A few expanded thoughts, for those of you who can stomach a further read:

  • The Twins will now go at least a month without a home win. They last won at Target Field on April 24.
  • Thome's fourth-inning home run was estimated at 465 feet, a prodigious shot to right field that landed only twenty feet from the fence that marks the boundary between the ballpark and Target Plaza. The big slugger hit two-run homers in both the fourth and seventh innings.
  • Nathan began the eighth with a strikeout, but allowed a single to Brendan Ryan. Jack Wilson followed with a weak grounder right at Plouffe, but the shortstop failed to charge the ball and then double-clutched on the throw, thus making both a mental and a physical mistake on the same play. Nathan fell behind pinch-hitter Adam Kennedy 3-0, then allowed a full-count single to right and departed.
  • Capps came in to face Ichiro Suzuki with runners on first and third. Suzuki hit a soft line drive directly at the second-base bag, which Plouffe failed to charge again and allowed to drop, getting the force at second and allowing another run. In the ninth, a leadoff single by Justin Smoak and a stolen base by pinch runner Michael Saunders got Capps into trouble, and Carlos Peguero finished off the blown save with an RBI single to right-center.

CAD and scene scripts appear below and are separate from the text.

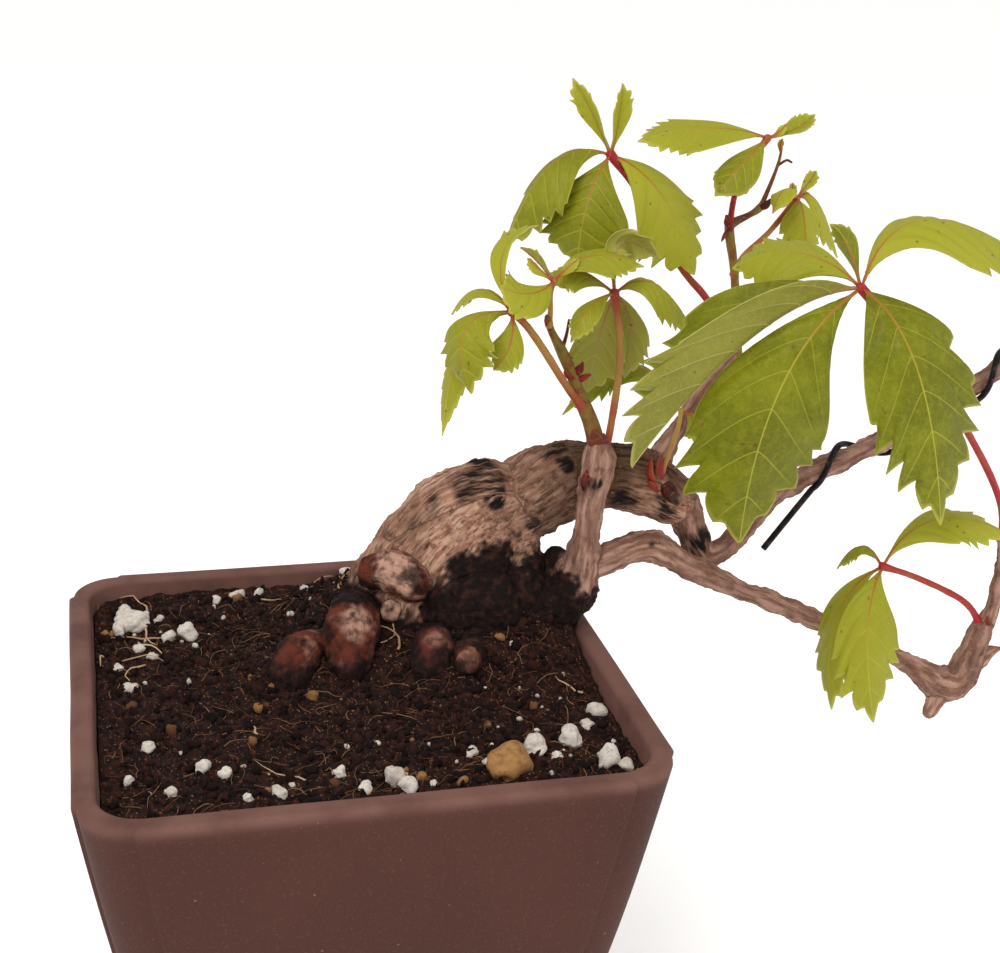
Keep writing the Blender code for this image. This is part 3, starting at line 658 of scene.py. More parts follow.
def strands(name, count, seed, lengths, radii, lift, curl, material, tints):
    # threads lying on the soil: each runs on in a heading that noise turns, its height from the soil
    flat, draw = scatter(count, seed)
    steps, sides = 7, 4
    heading = draw.uniform(0, 2 * math.pi, (count, 1))
    heading = heading + curl * np.cumsum(draw.normal(0, 1, (count, steps)), axis=1)
    step = draw.uniform(*lengths, (count, 1)) * mm / (steps - 1)
    x = flat[:, :1] + np.cumsum(np.cos(heading) * step, axis=1)
    y = flat[:, 1:2] + np.cumsum(np.sin(heading) * step, axis=1)
    limit = innerHalf(soil["belowRim"]) - 1.5 * mm
    x, y = np.clip(x, -limit, limit), np.clip(y, -limit, limit)
    arch = np.sin(np.linspace(0, math.pi, steps)) * draw.uniform(0, 1, (count, 1)) * lift * mm
    z = soilHeight(x, y) + arch
    z = (z + np.roll(z, 1, axis=1) + np.roll(z, -1, axis=1)) / 3
    path = np.stack([x, y, z], axis=-1)
    forward = unit(np.gradient(path, axis=1))
    side = unit(np.cross(forward, (0, 0, 1)))
    upper = np.cross(side, forward)
    angle = np.arange(sides) / sides * 2 * math.pi
    thin = np.linspace(1, 0.35, steps)[None, :, None, None] * draw.uniform(*radii, (count, 1, 1, 1)) * mm
    around = np.cos(angle)[:, None] * side[:, :, None] + np.sin(angle)[:, None] * upper[:, :, None]
    tint = draw.uniform(*tints, (count, 1, 1))
    mesh = loftMesh(name, path[:, :, None] + thin * around, attributes={"tint": tint})
    addPiece(name, mesh, [material])


def makeStrands():
    # many thin brown threads and a few long pale roots; lengths and radii in mm
    fibre = tintedMaterial("peat fibres", 0.8, *loose["tints"]["fibre"], 2 * mm, 0.05 * mm)
    strands("peat_fibres", 420, 51, (3, 12), (0.1, 0.22), 1.6, 0.35, fibre, (0, 0.7))
    rootlet = tintedMaterial("pale rootlets", 0.7, *loose["tints"]["rootlet"], 3 * mm, 0.05 * mm)
    strands("pale_rootlets", 26, 53, (8, 20), (0.25, 0.45), 2.2, 0.4, rootlet, (0.4, 1))


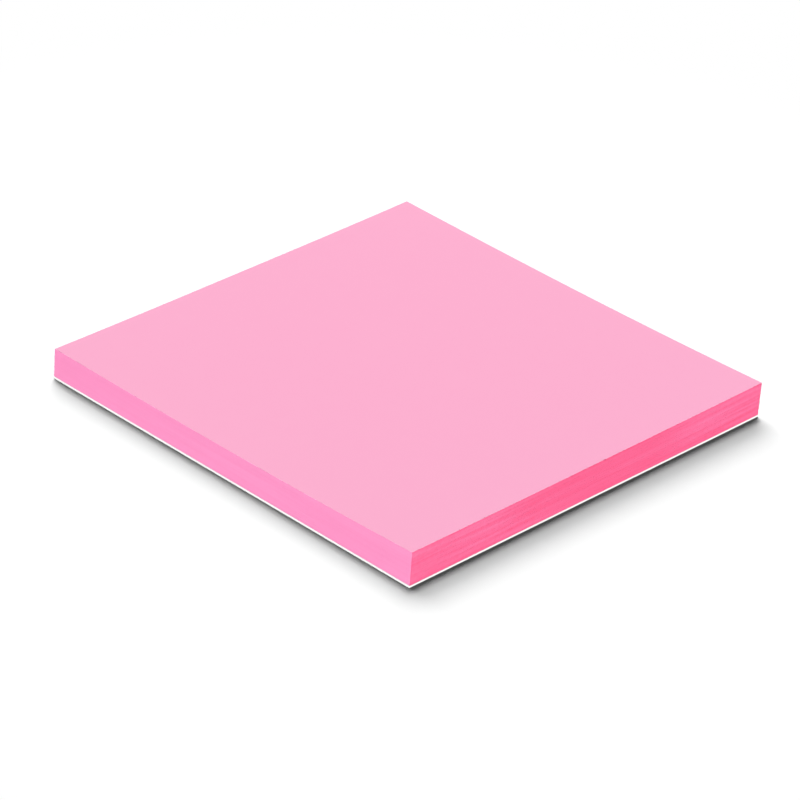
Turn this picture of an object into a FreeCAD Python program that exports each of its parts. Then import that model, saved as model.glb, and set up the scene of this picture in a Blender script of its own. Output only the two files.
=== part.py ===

  • Anthony Swarzak ended up with the loss, allowing back-to-back singles to lead off the tenth and the game-winning sacrifice fly to Luis Rodriguez.
  • Denard Span homered to lead off the game, and had a clutch RBI single with two out to tie the game in the fourth. The Twins trailed 4-1 early, but came back to take a 7-4 lead.
  • Carl Pavano struggled through three innings - he looked like he was throwing batting practice, tossing a lot of nice down-the-middle fastballs - but he worked through it. He actually retired the last eight men he faced, and completed seven innings, putting himself in position for what should have been his 100th career win.
  • Your stars, in order, are Thome, Span, and Delmon Young, who had a two-out RBI single of his own.
  • Your duds are Capps, Nathan, and Plouffe. Which the headline should have made clear.

So there you have it. The Twins spent all of their bullpen budget on a pair of closers, neither of who can get anybody out, and they didn't bother keeping their shortstop and now have one who can't field. The Twins are 15-31. They are by some distance the worst team in baseball. Nights like this, you can see why.